The official agency, Agence Francaise de Development (AFD), told Indian journalists that of the €3 billion as overseas development assistance (ODA) in 2007, €2.7 was to developing countries. However, as much as €1 billion was to countries in sub-Saharan Africa, most of which are French-speaking. Asia, which is by far the most populous continent, received only 14 per cent.
France lists its support to growth as the topmost mission in its ‘comprehensive approach to development’. As much as 42 per cent of its aid went towards commitments ‘directly contributing to growth’. The other two are to combat poverty and economic and social inequalities and protect global public goods, which would broadly embrace environmental concerns.
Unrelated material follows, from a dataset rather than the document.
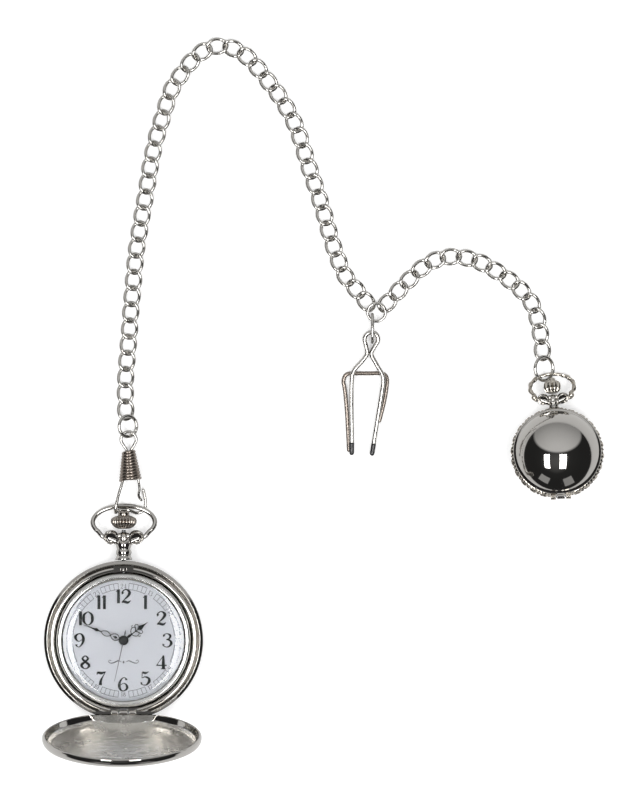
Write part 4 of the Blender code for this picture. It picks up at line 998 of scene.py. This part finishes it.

Most of its aid last year continued to go towards reducing poverty — mainly in terms of meeting the UN Millennium Goals, which seeks to halve the 1 billion people under the poverty line in the world by 2015.
An AFD document reviewing France’s policy two years ago noted that aid, by its very nature, involves an asymmetrical relationship; the donor is invariably stronger than the recipient. During the Cold War, Western countries provided assistance to Mobutu’s Zaire and the Soviet Union to Cuba. The document noted that there were always strings attached; power was in the hands of donors. It cited the Washington consensus, ‘derived from the free market reforms of the 1980s in the US and the UK’, as an example of this asymmetry.
This is why AFD believes that aid is now looking at infrastructure for economic development. The most promising directions today are of public-private partnerships and the mobilisation of national savings resources through different guarantee mechanisms. The first seeks to maximise funding and better allocate tasks between public and private sector players; the second aims to insulate projects against risks associated with foreign exchange fluctuations.
Of AFD’s total aid disbursements last year, only 15 per cent were as grants and the rest were loans. Within these loans, 51 per cent was to ‘non-sovereign’ entities — non-state agencies, including private enterprises, which received 12 per cent of all loans. AFD describes the shift as one from ODA to ‘development financing’. In 2005, 90 per cent of aid went to governments. AFD officials deny that France is diverting ODA to the private sector, but admit they ‘heard this in India’.
AFD opened an office in Delhi last May. Its aid to this country is about €120-€150 million a year, by way of technological expertise and technology transfer. However, it does not transfer patent rights of technologies which would prove beneficial to India and other developing countries, like those in the energy sector. When French suppliers bring products into the country, it finances training and capacity-building here. In joint ventures, it funds French consultants to Indian companies. France, which has the biggest multinational water companies in the world, notes that India has ‘huge plans’ for hydroelectricity in the northeast, biomass and biofuels. It is also following India’s moves on improving urban transport and environment.
There is a bilateral working group on sustainable development with India. An EU summit on September 29 will be followed by a bilateral summit which will discuss ways of reducing carbon emissions in India. France believes in civilian uses of nuclear energy and is aiding India overcome obstacles to such cooperation with the US, as well as with the International Atomic Energy Agency and the Nuclear Supplies Group.